In a brief interview at the site of the French publisher of the book Fremok, Coché explains some of his thinking behind the book:
There is the hero, a little character who is embalmed and wrapped in bandages by his parents and the society which surrounds him. This is the little me with a small “m”. This little me is aware of two things: around him, and no doubt in him, before the embalming, a foaming, a swarming of which each particle doesn’t stop wanting to take all the space. Eros unbridled.
But, he was embalmed. That is, he was cleaned. All that swarmed was secluded. He was put in a tomb, which is the place of ultimate resistance to corruption: the geometrically cut stone could be submerged by nature. Et in Arcadia, ego: Me, the tomb, I remain, even in Arcadia. Even in the middle of the swarming jungle I endure. Geometry is the instrument of ultimate struggle against the entropy of life. The father of the hero is a king (like all fathers). And this king, like all the kinds, struggles against entropy. Against change and dispersion. The struggle against what is natural is titanic, even for a king.
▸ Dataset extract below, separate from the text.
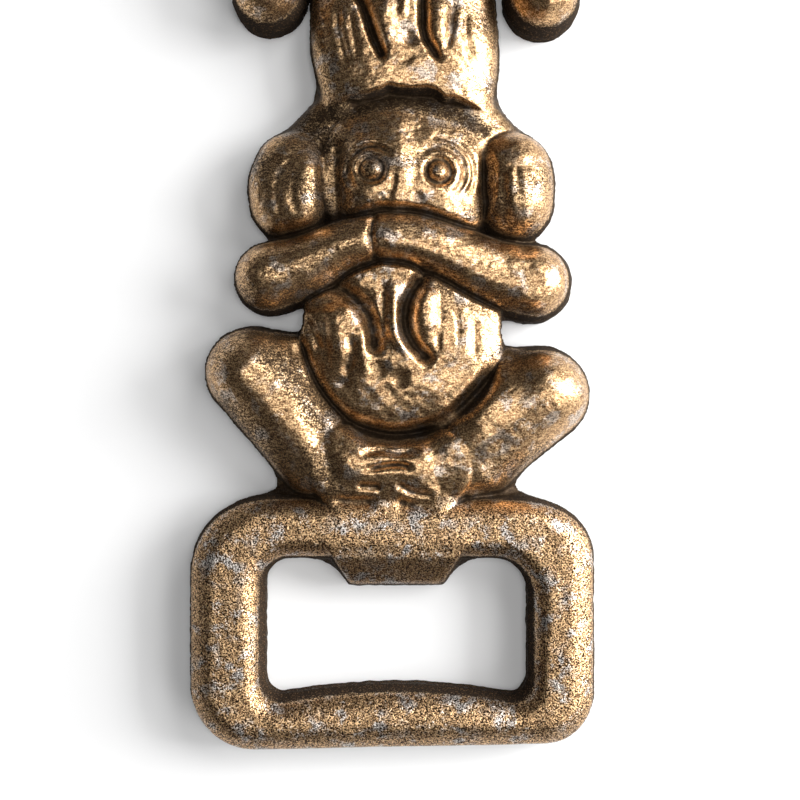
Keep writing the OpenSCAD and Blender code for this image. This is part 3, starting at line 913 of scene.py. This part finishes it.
def speckle(n, mm, sand):
    """The paint's grain, in two layers: plain on the ring, and streaked on the figures."""
    grain = n.noise(mm, GRAIN, 2.0, 0.65)
    fine = n.noise(mm, FINE_GRAIN, 1.0, 0.5)
    streak_place = n.add("ShaderNodeMapping", Vector=mm)
    streak_place.inputs["Rotation"].default_value = (0, 0, STREAK_ANGLE)
    streak_place.inputs["Scale"].default_value = (0.5, 1.8, 1.0)
    streak = n.noise(streak_place.outputs[0], STREAKS, 4.0, 0.7)

    speck = n.math("ADD", n.math("MULTIPLY", grain, 0.62), n.math("MULTIPLY", fine, 0.38))
    mottle = n.math("ADD", n.math("MULTIPLY", speck, 0.65), n.math("MULTIPLY", streak, 0.35))
    mottle = n.math("MULTIPLY_ADD", mottle, 0.65, 0.19)
    level = n.add("ShaderNodeMix")
    n.plug(level, "i0", sand)
    n.plug(level, "i2", mottle)
    n.plug(level, "i3", n.math("SUBTRACT", speck, 0.009))
    return fine, level.outputs[0]


def rubbed_gold(n, mm, sand, level):
    """Brown, bronze and gold by the grain's level, and grey iron in ragged patches."""
    warm = n.mix(n.remap(level, 0.42, 0.50), BROWN, BRONZE)
    warm = n.mix(n.remap(level, 0.49, 0.57), warm, GOLD)
    cold = n.mix(n.remap(level, 0.44, 0.56), DARK_GREY, IRON_GREY)
    ragged = n.math("ADD", n.noise(mm, SMEARS, 3.0, 0.6), n.math("MULTIPLY", level, 0.8))
    patches = n.remap(n.noise(mm, BLOTCHES, 3.0, 0.6), 0.60, 0.42, 0.25, 1.0)
    silver = n.math("MULTIPLY", n.remap(ragged, 0.94, 1.04), patches)
    silver = n.math("MULTIPLY", silver, n.remap(sand, 0.0, 1.0, 0.6, 1.0))
    return n.mix(n.math("MULTIPLY", silver, 0.85), warm, cold)


def dark_ground(n, mm, sand, level):
    """How far the dark ground shows: in pits, creases and hollows, low down, where it is unrubbed, and where
    shade is painted on the sides turned away from the light and on the lip.
    """
    pits = n.math("MULTIPLY", n.remap(level, 0.49, 0.43), n.remap(sand, 0.0, 1.0, 0.3, DARKEST))
    creases = n.remap(n.attribute("crease"), 0.1, 0.8, 0.0, DARKEST)
    hollows_and_lip_shade = n.remap(n.attribute("hollow_and_lip_shade"), 0.1, 0.85, 0.0, DARKEST)
    low = n.remap(n.add("ShaderNodeSeparateXYZ", Vector=mm).outputs["Z"], 4.2, 2.4, 0.0, 0.9)
    # painted shade: the sides turned away from the light are darkened here, besides the unrubbed grain
    unrubbed_and_painted_shade = n.math("MULTIPLY_ADD", n.math("SUBTRACT", level, 0.5), -5.0, n.attribute("patina_and_painted_shade"))
    dark = pits
    for layer in (creases, hollows_and_lip_shade, low, n.remap(unrubbed_and_painted_shade, 0.1, 0.85, 0, 0.92)):
        dark = n.math("MAXIMUM", dark, layer)
    return dark


def bronze_paint():
    """Gold over a dark ground, with painted shade on the sides turned away from the light, and matt walls
    that were never rubbed.
    """
    material = bpy.data.materials.new("antique_bronze")
    material.use_nodes = True
    n = Nodes(material.node_tree)
    per_mm = n.add("ShaderNodeVectorMath", {"operation": "SCALE"})
    n.plug(per_mm, "i0", n.add("ShaderNodeTexCoord").outputs["Object"])
    n.plug(per_mm, "Scale", 1 / MM)
    mm, sand = per_mm.outputs[0], n.attribute("sand")

    fine, level = speckle(n, mm, sand)
    dark = dark_ground(n, mm, sand, level)
    colour = n.mix(dark, rubbed_gold(n, mm, sand, level), UMBER)
    steepness = n.math("MULTIPLY", n.attribute("steep"), n.remap(sand, 0.0, 1.0, 1.1, 1.0))
    wall = n.remap(n.math("MULTIPLY_ADD", n.math("SUBTRACT", level, 0.5), -7.0, steepness), 2.2, 4.0)
    colour = n.mix(wall, colour, n.mix(n.remap(level, 0.53, 0.62, 0.0, 0.5), MATT_WALL, BRONZE))

    roughness = n.remap(fine, 0.3, 0.7, 0.27, 0.38)
    roughness = n.math("ADD", roughness, n.math("MULTIPLY", dark, 0.12))
    roughness = n.math("ADD", roughness, n.math("MULTIPLY", wall, 0.5))
    metallic = n.math("MULTIPLY", n.remap(dark, 0.2, 1.0, 1.0, 0.5), n.remap(wall, 0.0, 1.0, 1.0, 0.0))

    bump = n.add("ShaderNodeBump")
    n.plug(bump, "Strength", 1.0)
    n.plug(bump, "Distance", BUMP_HEIGHT)
    n.plug(bump, "Height", n.math("MULTIPLY", level, n.remap(sand, 0.0, 1.0, 0.22, 0.42)))

    shader = n.add("ShaderNodeBsdfPrincipled")
    for name, value in (("Base Color", colour), ("Metallic", metallic), ("Roughness", roughness),
                        ("Specular IOR Level", 0.05), ("Normal", bump.outputs[0])):
        n.plug(shader, name, value)
    n.add("ShaderNodeOutputMaterial", Surface=shader.outputs[0])
    return material


bronze = bronze_paint()
for index in range(len(node_names)):
    build_piece(index)

# ---------------------------------------------------------------------------
# Floor, light and camera
# ---------------------------------------------------------------------------


FLOOR_HALF = 1.2
FLOOR_GAP = 0.02 * MM      # keeps the floor from sharing a plane with the opener's back
LIGHT_DISTANCE = 0.6
LIGHT_SIZE = 0.35
SENSOR = 36
WORLD_LIGHT = 0.06


def plain_floor():
    """A sheet of white paper."""
    mesh = bpy.data.meshes.new("floor")
    half = FLOOR_HALF
    mesh.from_pydata([(-half, -half, 0), (half, -half, 0), (half, half, 0), (-half, half, 0)], [],
                     [(0, 1, 2, 3)])
    floor = bpy.data.objects.new("floor", mesh)
    floor.location.z = -FLOOR_GAP
    bpy.context.collection.objects.link(floor)
    material = bpy.data.materials.new("white_paper")
    material.use_nodes = True
    shader = material.node_tree.nodes["Principled BSDF"]
    shader.inputs["Base Color"].default_value = (0.93, 0.93, 0.93, 1)
    shader.inputs["Roughness"].default_value = 0.9
    mesh.materials.append(material)


def softbox(name, bearing, elevation, power):
    """A square softbox aimed at the opener. Its bearing is counted from the right, anticlockwise."""
    light = bpy.data.lights.new(name, "AREA")
    light.size = LIGHT_SIZE
    light.energy = power
    lamp = bpy.data.objects.new(name, light)
    bpy.context.collection.objects.link(lamp)
    bearing, elevation = math.radians(bearing), math.radians(elevation)
    away = Vector((math.cos(elevation) * math.cos(bearing), math.cos(elevation) * math.sin(bearing),
                   math.sin(elevation)))
    lamp.location = Vector((0, VIEW_CENTRE[1] * MM, 0)) + away * LIGHT_DISTANCE
    lamp.rotation_euler = (-away).to_track_quat("-Z", "Y").to_euler()


def camera():
    """Looks straight down on the lower half of the opener."""
    data = bpy.data.cameras.new("camera")
    data.sensor_width = SENSOR
    data.lens = SENSOR * (VIEW_HEIGHT - 1) / VIEW_WIDTH
    data.clip_start = 0.005
    cam = bpy.data.objects.new("camera", data)
    cam.location = (VIEW_CENTRE[0] * MM, VIEW_CENTRE[1] * MM, VIEW_HEIGHT * MM)
    bpy.context.collection.objects.link(cam)
    bpy.context.scene.camera = cam


plain_floor()
softbox("key", bearing=10, elevation=19, power=6.7)
softbox("upper_right", bearing=42, elevation=35, power=1.7)
softbox("lower_right", bearing=-30, elevation=35, power=1.5)
softbox("overhead", bearing=0, elevation=89, power=1.2)
camera()

world = bpy.data.worlds.new("studio")
bpy.context.scene.world = world
world.use_nodes = True
world.node_tree.nodes["Background"].inputs["Color"].default_value = (1, 1, 1, 1)
world.node_tree.nodes["Background"].inputs["Strength"].default_value = WORLD_LIGHT
bpy.context.scene.view_settings.view_transform = "Standard"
Therefore the hero, small “h”, who is torn in an opposition which overwhelms him: swarming Life which pervades and geometric Death which prolongs. Who will triumph? The agreement is forced by the feminine, because the hero isn’t concerned with the triumph of one or the other of the entities which confront him. For attention, one of the two could, at each moment, triumph.
(My crappy translation)
Between my translation and the original it’s a little abstract. But it’s a start.